In his BAM series, Mr. Biggers seeks to memorialize and honor victims of police violence in the U.S., pointing toward recent transgressions and elevating the stories of specific individuals to combat historical amnesia. This series is composed of fragments of wooden African statues dipped and veiled with thick wax and then ballistically “re-sculpted.” Mr. Biggers then cast the remnants into bronze, a historically noble and weighty medium. Each sculpture is named and dedicated after unarmed victims who have died at the hands of law enforcement.
“I want the viewer to investigate the myriad layers of formal, conceptual and historical information that slowly reveal themselves after the initial encounter with my work,” says Mr. Biggers. “I’m constantly inspired by the poetic and metaphorical possibilities of historical objects and discarded materials and employ them to blur the line between old and new, high and low and to push our visual literacy forward.”
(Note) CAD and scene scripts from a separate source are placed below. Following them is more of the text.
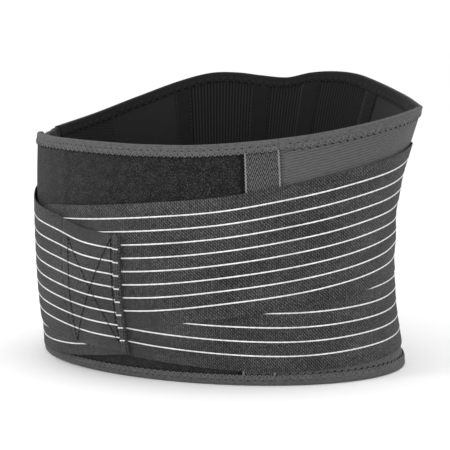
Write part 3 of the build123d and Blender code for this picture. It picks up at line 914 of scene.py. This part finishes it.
for name, start, end, faces, body, top_rim, top_node, bottom_node in BINDINGS:
    for label, rim, inwards, node in (("top", top_rim, -1, top_node), ("bottom", 0.0, 1, bottom_node)):
        edge = start, end, rim, inwards
        settle(binding(f"{label}_edge_{name}", *edge, *faces), body, "binding_tape", node)
        outside, inside = zigzag(*edge, faces[1]), zigzag(*edge, plus(faces[0], -0.1))
        sew(f"{label}_zigzag_{name}", [outside], 0.95, 0.8, "zigzag", body)
        sew(f"{label}_inner_zigzag_{name}", [inside], 0.75, 0.5, "dark_stitch", body)
        # near-black marks in the lip's dents: painted shade
        holes = painted_hole_shades(*edge, faces[1], phase=0.5, depth=8.6, sink=-0.55)
        holes += painted_hole_shades(*edge, faces[1], phase=0.0, depth=4.3, sink=-0.05)
        sew(f"{label}_holes_{name}", holes, 1.3, 0.3, "dark_thread_and_painted_shade", body)

end_left = strip("end_edge_left", LEFT_FRONT_END + 0.1, LEFT_RIM_END, 8, plus(belt_top, -9),
                 *INNER_BINDING, "binding_tape")
settle(end_left, LEFT_FRONT, "binding_tape", "left_front_end_binding")
end_right = strip("end_edge_right", RIGHT_RIM_END, RIGHT_FRONT_END - 0.1, 8, plus(front_rim, -8),
                  *BINDING, "binding_tape")
settle(end_right, RIGHT_FRONT, "binding_tape", "right_front_end_binding")


# ---------------------------------------------------------------- elastic straps with their white yarns
def yarns(name, body, start, end, edges, face, step=2.0, spread=STRIPE_SPREAD):
    """The white yarns woven along a band, one raised thread each."""
    angles = spaced(start, end, step)
    low, high = edges[0](angles), edges[1](angles)
    paths = []
    for share in np.linspace(*spread, STRIPES):
        paths.append(np.stack([angles, low + (high - low) * share, value(face, angles) + 0.05], -1))
    sew(name, paths, 1.05, 0.5, "stripe", body, wobble=0.12)


RIGHT_LOW = plus(right_lift, STRAP_CLEARANCE)
RIGHT_HIGH = plus(right_lift, STRAP_CLEARANCE + STRAP_LAYER)
LEFT_LOW = plus(left_lift, STRAP_CLEARANCE)
LEFT_HIGH = plus(left_lift, STRAP_CLEARANCE + STRAP_LAYER)
RIGHT_RUN = RIGHT_STRAP, RIGHT_STRAP_HEM, STRAP_RIGHT_ROOT
LEFT_RUN = LEFT_STRAP, STRAP_LEFT_ROOT, TAB_STITCH
TAB_RUN = TAB, TAB_STITCH, TAB_HEM
BANDS = [
    # side, layer, (body, start, end), edges, back, yarns' spread, what it lies on, nodes
    ("right", "lower", RIGHT_RUN, RIGHT_LOWER, RIGHT_LOW, STRIPE_SPREAD,
     "anchor_right", ("right_lower_strap", "right_lower_strap_root")),
    ("right", "upper", RIGHT_RUN, RIGHT_UPPER, RIGHT_HIGH, STRIPE_SPREAD,
     "anchor_right", ("right_upper_strap", "right_upper_strap_root")),
    ("left", "lower", LEFT_RUN, LEFT_LOWER, LEFT_LOW, LEFT_LOWER_SPREAD,
     "anchor_left", ("left_lower_strap", "left_lower_strap_root")),
    ("left", "upper", LEFT_RUN, LEFT_UPPER, LEFT_HIGH, STRIPE_SPREAD,
     "anchor_left", ("left_upper_strap", "left_upper_strap_root")),
    ("tab", "lower", TAB_RUN, LEFT_LOWER, LEFT_LOW, LEFT_LOWER_SPREAD, "tab_hooks", ("left_tab_lower",)),
    ("tab", "upper", TAB_RUN, LEFT_UPPER, LEFT_HIGH, STRIPE_SPREAD, "tab_hooks", ("left_tab_upper",)),
]
for side, layer, (body, start, end), edges, lies_at, spread, holder, nodes in BANDS:
    piece = strip(f"{side}_band_{layer}", start, end, *edges, lies_at, plus(lies_at, WEBBING),
                  "elastic_webbing", step=2.5)
    settle(piece, body, "elastic_webbing", *nodes)
    sheet_of(piece, start, end, *edges, holder)
for side, layer, run, edges, lies_at, spread, holder, nodes in BANDS:
    yarns(f"{side}_yarns_{layer}", *run, edges, plus(lies_at, WEBBING), spread=spread)

# the folded hem at the tab's end, and the hem of the right straps under it
HEM = hem_low, hem_top = LEFT_LOWER[0], LEFT_UPPER[1]
hem = strip("tab_fold", TAB_HEM - 0.1, TAB_END, *HEM, HEM_BACK, HEM_FACE, "elastic_webbing", step=1.2)
settle(hem, TAB, "elastic_webbing", "left_tab_hem")
yarns("hem_yarns", TAB, TAB_HEM - 0.1, TAB_END, HEM, HEM_FACE, step=1.0)
right_hem = strip("right_straps_fold", RIGHT_STRAP_TIP, RIGHT_STRAP_HEM - 0.1, 26, 121, 0.8, 3.4,
                  "elastic_webbing")
settle(right_hem, RIGHT_STRAP, "elastic_webbing", "right_strap_end_hem")

# ---------------------------------------------------------------- visible stitching
TAB_FACE = LEFT_LIFT + STRAP_CLEARANCE + STRAP_LAYER + WEBBING


def on_tab(angle, edge, inset, face=TAB_FACE):
    """A point on the tab, inset from its upper or lower edge."""
    return angle, float(edge(angle)) + inset, face


top_left, low_left = on_tab(243, hem_top, -12), on_tab(241.5, hem_low, 11.5)
top_right, low_right = on_tab(262.1, hem_top, -3), on_tab(262.3, hem_low, 9.5)
paths = []
for start, end in (
    (top_left, low_left), (top_left, low_right), (low_left, top_right), (top_right, low_right),
):
    paths += stitch_row(start, end, length=2.6, gap=0.6)
# near black: the stitch's own dark thread, and painted shade of the grooves it sinks into
sew("tab_box_stitch", paths, 1.1, 0.6, "dark_thread_and_painted_shade", TAB)

paths = []
for angle in (263.6, 264.5):
    paths += stitch_row(on_tab(angle, hem_top, -1.5, HEM_FACE), on_tab(angle, hem_low, 1.5, HEM_FACE))
sew("hem_stitch", paths, 0.6, 0.45, "stitch", TAB)

CORD_INSET, CORD_TWIST = 7.2, 2.2


def cord_path(angle, seam, face=0.35, sway=0.14):
    """A twisted cord beside a seam of the casing, from binding to binding."""
    z = np.arange(CORD_INSET, float(belt_top(seam)) - CORD_INSET, 0.5)
    turn = z * 2 * np.pi / CORD_TWIST
    return np.stack([angle + sway * np.sin(turn), z, face + 0.2 * np.cos(turn)], -1)


cords = [cord_path(CASING_END, CASING_END), cord_path(FRONT_SEAM_RIGHT - 0.3, FRONT_SEAM_RIGHT)]
sew("casing_edges", cords, 1.3, 1.2, "edge_cord", RIGHT_FRONT)
# a near-black cord in the gap beside the casing: painted shadow
casing_gap_shadow = cord_path(CASING_END - 1.05, CASING_END, face=0.0, sway=0.0)
sew("casing_gap_shadow", [casing_gap_shadow], 1.6, 0.9, "dark_thread_and_painted_shade", RIGHT_FRONT)

paths = []
for name, middle, half, node in COVERS:
    for side in (-1, 1):
        angle = middle + side * (half - 0.6)
        foot, head = (angle, 9, COVER_TAPE[0]), (angle, float(below_binding(angle)) - 1, COVER_TAPE[0])
        paths += stitch_row(foot, head, lift=-0.25, sink=-0.35)
sew("lining_stitch", paths, 0.6, 0.45, "dark_stitch", ROOT)

# ---------------------------------------------------------------- what still shows of the CAD model
for name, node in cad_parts.items():
    if node.type == "MESH" and "stay" in name:
        node.data.materials.clear()
        node.data.materials.append(MATERIALS["spring_steel"])

# ---------------------------------------------------------------- floor, light and camera, in metres
FLOOR_REACH, FLOOR_DROP = 40.0, 0.0003
corners = [(x * FLOOR_REACH, y * FLOOR_REACH, 0) for x, y in ((-1, -1), (1, -1), (1, 1), (-1, 1))]
floor_mesh = bpy.data.meshes.new("floor")
floor_mesh.from_pydata(corners, [], [(0, 1, 2, 3)])
floor = bpy.data.objects.new("floor", floor_mesh)
floor.location.z = -FLOOR_DROP
bpy.context.scene.collection.objects.link(floor)
white = bpy.data.materials.new("studio_white")
white.use_nodes = True
floor_look = white.node_tree.nodes["Principled BSDF"].inputs
floor_look["Base Color"].default_value = (0.9, 0.9, 0.9, 1)
floor_look["Roughness"].default_value = 1.0
floor_look["Specular IOR Level"].default_value = 0.0
floor_look["Emission Color"].default_value = (1, 1, 1, 1)
floor_look["Emission Strength"].default_value = 0.05
floor_mesh.materials.append(white)


def area_light(name, position, target, size, power):
    light = bpy.data.lights.new(name, "AREA")
    light.shape = "DISK"
    light.size = size
    light.energy = power
    made = bpy.data.objects.new(name, light)
    made.location = position
    made.rotation_euler = (Vector(target) - Vector(position)).to_track_quat("-Z", "Y").to_euler()
    bpy.context.scene.collection.objects.link(made)


area_light("key", (-0.8, -1.4, 1.2), (0, 0, 0.1), 0.5, 7)
area_light("low_right", (0.9, -1.4, 0.4), (0.05, 0, 0.05), 0.8, 7)
area_light("top", (0.1, 0.2, 1.7), (0, 0, 0), 1.0, 3)

world = bpy.data.worlds.new("studio")
bpy.context.scene.world = world
world.use_nodes = True
world.node_tree.nodes["Background"].inputs["Color"].default_value = (1, 1, 1, 1)
world.node_tree.nodes["Background"].inputs["Strength"].default_value = 1.06
bpy.context.scene.view_settings.view_transform = "Standard"

TURN, TILT, DISTANCE = math.radians(28.417), math.radians(6.554), 1.2
LOOK_AT = Vector((0, 0.0166, 0.105))
camera_data = bpy.data.cameras.new("camera")
camera_data.lens = 122.43
camera_data.sensor_width = 36
camera_data.shift_x, camera_data.shift_y = -0.0048, -0.0157
camera = bpy.data.objects.new("camera", camera_data)
backwards = Vector((math.sin(TURN) * math.cos(TILT), -math.cos(TURN) * math.cos(TILT), math.sin(TILT)))
camera.location = LOOK_AT + DISTANCE * backwards
camera.rotation_euler = (-backwards).to_track_quat("-Z", "Y").to_euler()
bpy.context.scene.collection.objects.link(camera)
bpy.context.scene.camera = camera
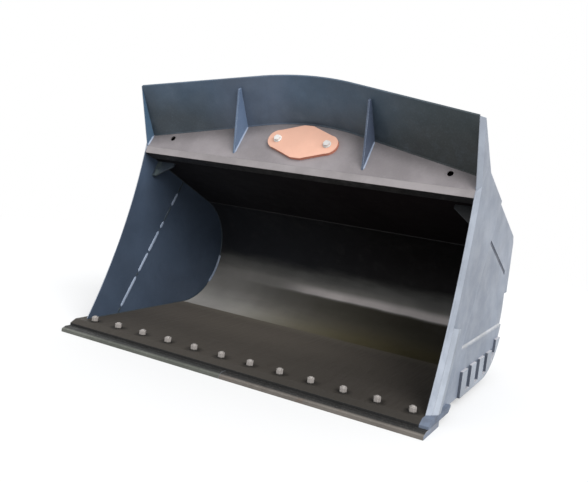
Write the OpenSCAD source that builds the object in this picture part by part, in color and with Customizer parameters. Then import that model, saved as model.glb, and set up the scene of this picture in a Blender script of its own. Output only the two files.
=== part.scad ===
// Loader bucket: a welded plate bowl with a bolt-on cutting edge and a bent spill guard.
// Outlines are drawn in a side view (y back, z up) whose origin is the bolt line of the cutting
// edge on the floor's top face, and seat() then stands the whole bucket on z = 0.

/* [Bowl] */
// Width over the two side plates
body_w = 2960; // [2400:10:3600]
// Flat floor from the bolt line back to the heel
floor_len = 1180; // [950:10:1450]
// Inside radius of the rolled heel
heel_r = 508; // [420:2:620]
// Slope of the roof plate, in degrees
roof_angle = 24.5; // [20:0.5:30]
// Setback of the upper lip behind the bolt line
lip_y = 440; // [360:10:530]
// Backward bow of the side cutters' front edges
front_bow = 58; // [40:1:80]
// Height of the closed box above the roof plate
box_h = 258; // [210:2:310]

/* [Plates] */
// Thickness of the floor and the rolled wrapper
bowl_t = 16; // [12:1:22]
// Thickness of the roof plate
roof_t = 10; // [8:1:14]
// Thickness of the side plates
side_t = 18; // [14:1:24]
// Thickness of the side cutters and end plates
cutter_t = 35; // [28:1:42]
// Thickness of the box skin
skin_t = 8; // [6:1:12]
// Thickness of the shelf plate
shelf_t = 12; // [8:1:16]
// Thickness of the spill guard
guard_t = 12; // [8:1:16]

/* [Cutting edge] */
// Thickness of the welded base edge
edge_t = 45; // [36:1:54]
// Thickness of the bolt-on edge sections
blade_t = 40; // [32:1:48]
// Front-to-back width of the bolt-on edge sections
blade_w = 290; // [245:5:350]
// Reach of the bolt-on edge in front of the bolt line
blade_reach = 185; // [160:5:200]
// Number of plough bolts
edge_bolts = 12; // [8:2:14]
// Diameter of the plough bolts
bolt_d = 30; // [24:1:36]

/* [Shelf and guard] */
// Thickness of the lip bar
lip_t = 45; // [38:1:54]
// Slope of the shelf plate, in degrees
shelf_angle = 57.5; // [50:0.5:64]
// Forward lean of the spill guard from the vertical, in degrees
guard_lean = 28; // [24:0.5:33]
// Height of the spill guard at its ends
guard_h = 447; // [380:1:540]
// Distance of the guard's ends above the lip, along the shelf
guard_foot = 120; // [100:1:140]
// Sweep of each guard wing in plan, in degrees
guard_sweep = 11.25; // [9:0.25:12.5]
// Radius of the guard's central bend
guard_bend_r = 2150; // [1800:10:2500]

/* [Hinges] */
// Diameter of the pins
pin_d = 100; // [84:1:110]
// Thickness of the hinge ears
ear_t = 40; // [32:1:48]
// Space between the two ears of a pair
ear_gap = 130; // [110:2:160]
// Distance of each lift-arm pair from the middle
lift_x = 560; // [460:5:640]

/* [Hidden] */

smooth = 180;                      // facets on small round features
large = 360;                       // facets on rolled plates and long arcs
seat_gap = 0.3;                    // clearance on curved seats
roll_off = 0.5;                    // arcs end this much short of the flats that they run into

side_in = body_w / 2 - side_t;     // inner face of the side plates
side_out = body_w / 2;
ground_drop = edge_t + blade_t;    // floor's top face above the ground
side_drop = bowl_t + 14;           // side plates reach this far below the floor's top face

function polar(a) = [cos(a), sin(a)];

// Side-view geometry of the bowl
roof_back = polar(-roof_angle);
roof_out = polar(90 - roof_angle);
heel = [floor_len, heel_r];
seam = heel + heel_r * roof_out;
lip = [lip_y, seam[1] + (seam[0] - lip_y) * tan(roof_angle)];
roof_len = (seam[0] - lip_y) / cos(roof_angle);
function on_roof(s, h) = lip + s * roof_back + h * roof_out;
lip_depth = 120;
lip_drop = 12;                     // the lip bar hangs this far below the roof plate
wrapper_r = heel_r + bowl_t;

// Shelf: w runs up its face from the lip, v runs into the plate
shelf_dir = polar(shelf_angle);
shelf_in = polar(shelf_angle - 90);
shelf_foot = on_roof(0, lip_t);
shelf_roof = shelf_angle + roof_angle;
function on_shelf(w, v) = shelf_foot + w * shelf_dir + v * shelf_in;
function shelf_w(h, v) = (h - lip_t + v * cos(shelf_roof)) / sin(shelf_roof);
function shelf_meets(h, v) = on_shelf(shelf_w(h, v), v);
box_w = shelf_w(box_h, 0);

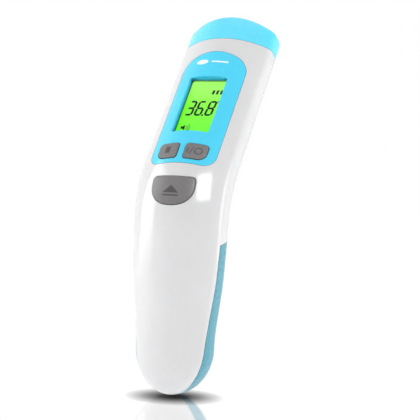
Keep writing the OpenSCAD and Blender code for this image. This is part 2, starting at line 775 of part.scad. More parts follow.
front_shell();
rear_shell();
battery_door();
head_cap();
fascia();
display_window();
lcd_gasket();
lcd_panel();
lcd_backlight();
lcd_frame();
lcd_strips();
mode_button();
power_button();
scan_button();
mode_plunger();
power_plunger();
scan_plunger();
tact_switches();
main_board();
board_chips();
key_board();
board_link();
buzzer();
nose_deck();
ear_probe();
probe_seal();
probe_window();
sensor_sleeve();
sensor_can();
sensor_window();
sensor_leads();
sensor_board();
sensor_flex();
batteries();
contact_bridge();
contact_positive();
contact_negative();
contact_springs();
lead_positive();
lead_negative();
housing_screws();
board_screws();
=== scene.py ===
"""Handheld ear thermometer: a grip standing on its rounded foot and a head that leans back.

It is shaped in millimetres and turned into metres when a piece is made. World axes: x runs
across, -y is the front (display and keys), +y the back, +z up, and the foot rests on z = 0.
Points on the body are (x, out, along): `along` is the distance up the body's bent axis, `out`
the distance from that axis towards the front. A straight frame "at ref" touches the axis there.
"""

import math

import bmesh
import bpy
import numpy as np
from mathutils import Matrix, Vector
from mathutils.bvhtree import BVHTree
from mathutils.interpolate import poly_3d_calc


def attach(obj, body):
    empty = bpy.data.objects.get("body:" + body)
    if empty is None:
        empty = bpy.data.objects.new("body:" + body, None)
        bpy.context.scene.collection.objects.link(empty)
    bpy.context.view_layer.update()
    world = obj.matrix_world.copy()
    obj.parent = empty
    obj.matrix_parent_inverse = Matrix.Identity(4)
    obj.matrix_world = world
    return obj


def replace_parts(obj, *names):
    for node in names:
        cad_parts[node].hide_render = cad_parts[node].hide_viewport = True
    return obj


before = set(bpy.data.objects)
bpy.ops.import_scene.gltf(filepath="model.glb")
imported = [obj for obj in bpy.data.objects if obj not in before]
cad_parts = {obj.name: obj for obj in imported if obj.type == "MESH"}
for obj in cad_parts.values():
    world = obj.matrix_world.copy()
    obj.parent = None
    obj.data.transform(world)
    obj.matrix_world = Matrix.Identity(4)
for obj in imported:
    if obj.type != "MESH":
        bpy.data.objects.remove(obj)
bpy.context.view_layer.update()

# ---------------------------------------------------------------- dimensions (millimetres)
BODY_LENGTH = 168.8
TILT = math.radians(34)          # lean of the head
BEND_START, BEND_RADIUS = 71.2, 40.0
BEND_END = BEND_START + BEND_RADIUS * TILT
BEND_MID = (BEND_START + BEND_END) / 2
FOOT_TOP = 19.0                  # below this the sections fan round the foot
GRIP, HEAD = 0.0, BEND_END       # where the straight frames of grip and head stand

NOSE_RADIUS = 2.2                # rounding of the upper end's rim
DOME, DOME_HALF_WIDTH = 2.6, 18  # drop of the upper end at that distance from the middle
SIDE_RADIUS = 50.0
MIN_CORNER = 0.4
WALL, CAP_WALL, DOOR_WALL = 2.0, 1.6, 1.5
GAP = 0.2                        # between neighbouring parts
CAP_START = 155.8
LCD_ALONG, LCD_OUT, LCD_WIDTH, LCD_HEIGHT = 120.7, 8.55, 17.0, 28.8
LCD_FACE = LCD_OUT - 0.95
KEY_PROUD = 0.5                  # keys above the skin
SCAN_ALONG = 81.5                # frame and stem of the scan button

# Station tables: (along, value)
HALF_WIDTH = [(FOOT_TOP, 17.0), (48.5, 19.8), (BEND_MID, 20.9), (BEND_MID + 35, 20.65),
              (BODY_LENGTH, 20.6)]
FRONT_DEPTH = [(FOOT_TOP, 9.6), (48.5, 11.35), (BEND_MID, 12.0), (BODY_LENGTH, 12.0)]
BACK_DEPTH = [(FOOT_TOP, 7.55), (48.5, 10.15), (BEND_MID, 12.8), (BODY_LENGTH, 12)]
FRONT_RADIUS = [(FOOT_TOP, 35.5), (76.5, 30), (168, 30)]
BACK_RADIUS = [(FOOT_TOP, 32.5), (48.5, 33), (80, 31.7), (168, 30.7)]
FRONT_CORNER = [(FOOT_TOP, 3.65), (BEND_MID - 8, 4.4), (BEND_MID + 15, 3.6), (168, 3.6)]
BACK_CORNER = [(FOOT_TOP, 4.4), (48.5, 6.2), (80, 8.6), (168, 8.3)]
FRONT = (FRONT_DEPTH, FRONT_RADIUS, FRONT_CORNER)
BACK = (BACK_DEPTH, BACK_RADIUS, BACK_CORNER)

# Mesh divisions
FACE_STEPS, CORNER_STEPS, SIDE_STEPS = 14, 7, 5
FOOT_STEPS = 56
ROWS = ([BODY_LENGTH - NOSE_RADIUS - 2.2 * i for i in range(2, 32)]
        + [BEND_START + (BEND_END - BEND_START) * i / 14 for i in range(14, -1, -1)]
        + [67.0, 62.5, 58, 53.5, 49, 44.5, 40, 36, 32, 28, 25, 22, FOOT_TOP])
ROWS = [row for i, row in enumerate(ROWS) if i == 0 or row < ROWS[i - 1] - 0.5]


# ---------------------------------------------------------------- axis and frames
def slope(table, i):
    """Slope at entry i: level at the first, one-sided at the last, central between."""
    if i == 0:
        return 0.0
    after = min(i + 1, len(table) - 1)
    return (table[after][1] - table[i - 1][1]) / (table[after][0] - table[i - 1][0])


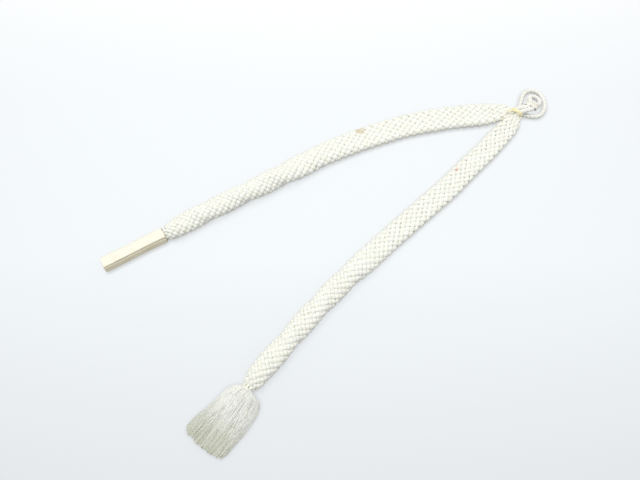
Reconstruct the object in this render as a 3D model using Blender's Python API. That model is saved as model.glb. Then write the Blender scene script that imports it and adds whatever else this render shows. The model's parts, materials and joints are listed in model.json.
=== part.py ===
"""A pair of braided tassel cords, joined at their loops by a thread tie.

Two tubular braids start side by side at the tie.  Each has a thin round cord
loop on the far side of the tie and a tassel at its other end.  The first
cord's tassel is rolled in a paper sleeve, the second one's is open and fanned.
Each braid is cut into five lengths that hinge on one another, with the hinge
axis inside a domed end so that neighbours never meet.

Sizes are in mm and are scaled to metres when a mesh is made.  +Z is up, the
pair lies on the plane z = 0, and the origin is on that plane under the middle
of the thread tie.  Headings are degrees anticlockwise from +X.
"""
import bpy
import bmesh
import math
from mathutils import Matrix, Vector

MM = 0.001
UP = Vector((0, 0, 1))
SMOOTH_ANGLE = 35.0          # edges sharper than this stay sharp, degrees

# ---------------------------------------------------------------- dimensions
GAP = 0.35                   # clearance between neighbouring pieces
JOINT_GAP = GAP + 0.1        # from a dome's full radius to the next piece

# braid sections; a dict gives a value for each cord
FLAT_W = {1: 19.0, 2: 17.5}  # the flat part, near the loops
FLAT_T = 5.5
FULL_W, FULL_T = 15.6, 12.4  # the full part, near the tassel
FULL_FROM, FULL_TO = 112.0, 182.0      # where flat turns into full
HEAD_W, HEAD_T = 4.6, 4.6    # the gathered end at the tie
HEAD_LEN = 19.0              # its taper
END_W, END_T = 11.0, 9.0     # the gathered end at the tassel
END_LEN = 24.0               # its taper

# braid lengths
LENGTHS = 5                  # hinged lengths in each braid
LENGTH_STEPS = 9             # rings along one length
DOME_SWEEP, DOME_STEPS = 78.0, 4       # arc of a domed end, degrees
LAST_DOME_R = {1: END_T / 2, 2: END_W / 2}
LIFT_HINGES = {1: (1, 2, 5), 2: (1, 2)}  # axis lies across; the others stand upright

# braid courses
CORD_LENGTH = {1: 288.0, 2: 290.0}
CORD_BACK = 4.25             # first hinge axes behind the middle of the tie
CORD_SIDE = {1: 2.5, 2: -2.5}          # and to the left of the loops' direction
CORD_1_HEADING, CORD_1_TURN, CORD_1_TURN_LEN = 182.3, 26.9, 195.0
CORD_1_TURN_POWER = 1.5
CORD_2_HEADING, CORD_2_SWAY = 226.2, 3.9
CORD_2_PERIOD, CORD_2_SHIFT = 312.0, 28.6
PATH_STEP = 0.5
PATH_SPARE_STEPS = 41        # steps followed beyond the braid's end

# thread tie
LOOPS_HEADING = 30.0         # from the tie to the loops
LOOP_CORD_D = 3.4            # round cord of both loops
LEG_SPACING = 3.75           # between the two legs of one loop
TIE_LEN, TIE_WALL, TIE_CORNER_R = 2.6, 0.85, 2.3
TIE_W = LEG_SPACING + LOOP_CORD_D + 2 * (TIE_WALL + GAP)
TIE_H = 2 * LOOP_CORD_D + GAP + 2 * (TIE_WALL + GAP)
BAND_CORNER_POINTS = 5
KNOT_D = 3.0
KNOT_SCALE = (1.15, 0.9, 0.7)
KNOT_SEGMENTS, KNOT_RINGS = 12, 8
KNOT_ALONG, KNOT_ACROSS, KNOT_LIFT = -0.6, 1.2, 0.35   # lift is above the tie
TAIL_D, TAIL_SIDES, TAIL_STEPS = 0.9, 6, 8
TAIL_HEADING = CORD_1_HEADING - 6.0
# Bezier points of the tail from the knot's middle: along, up
TAIL_CURVE = ((0.0, 0.0), (3.0, 0.6), (5.5, -0.6), (7.5, -1.6))

# loops
LOOP_R = LOOP_CORD_D / 2
LOOP_SIDES = 10
LEG_START = -TIE_LEN / 2 - 0.1         # the legs stop just past the tie
LEG_STRAIGHT_TO = TIE_LEN / 2 + 0.4
LOW_LEG_Z = TIE_WALL + GAP + LOOP_R    # outer loop's legs in the tie
HIGH_LEG_Z = LOW_LEG_Z + LOOP_CORD_D + GAP     # inner loop's legs
RING_OPEN = 50.0             # half of each ring's opening, degrees
OUTER_RING_C, OUTER_RING_R = (14.6, 10.3), (8.8, 12.2)   # centre, half axes in X, Y
OUTER_RING_Z = LOOP_R * math.cos(math.pi / LOOP_SIDES)   # lies on a facet
INNER_RING_C, INNER_RING_R = (15.2, 12.6), (4.0, 4.0)
INNER_RING_Z = 2.1           # height the inner ring slopes down to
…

“Across the span of history, great artists have not only produced works of compelling visual appeal, they have used their gifts to push us, the viewer and audience, to confront hard truths,” says Teresa Heinz, Chairman of the Heinz Family Foundation. “Sanford creates works that are visually and viscerally powerful as well as unflinching in their examination of the issues of our time.”
Created to honor the memory of the late U.S. Senator John Heinz, the Heinz Awards honors excellence and achievement in areas of great importance to Senator Heinz. The 26th awards bring the total number of recipients to 158 and reflect more than $30 million given since the program was launched in 1993.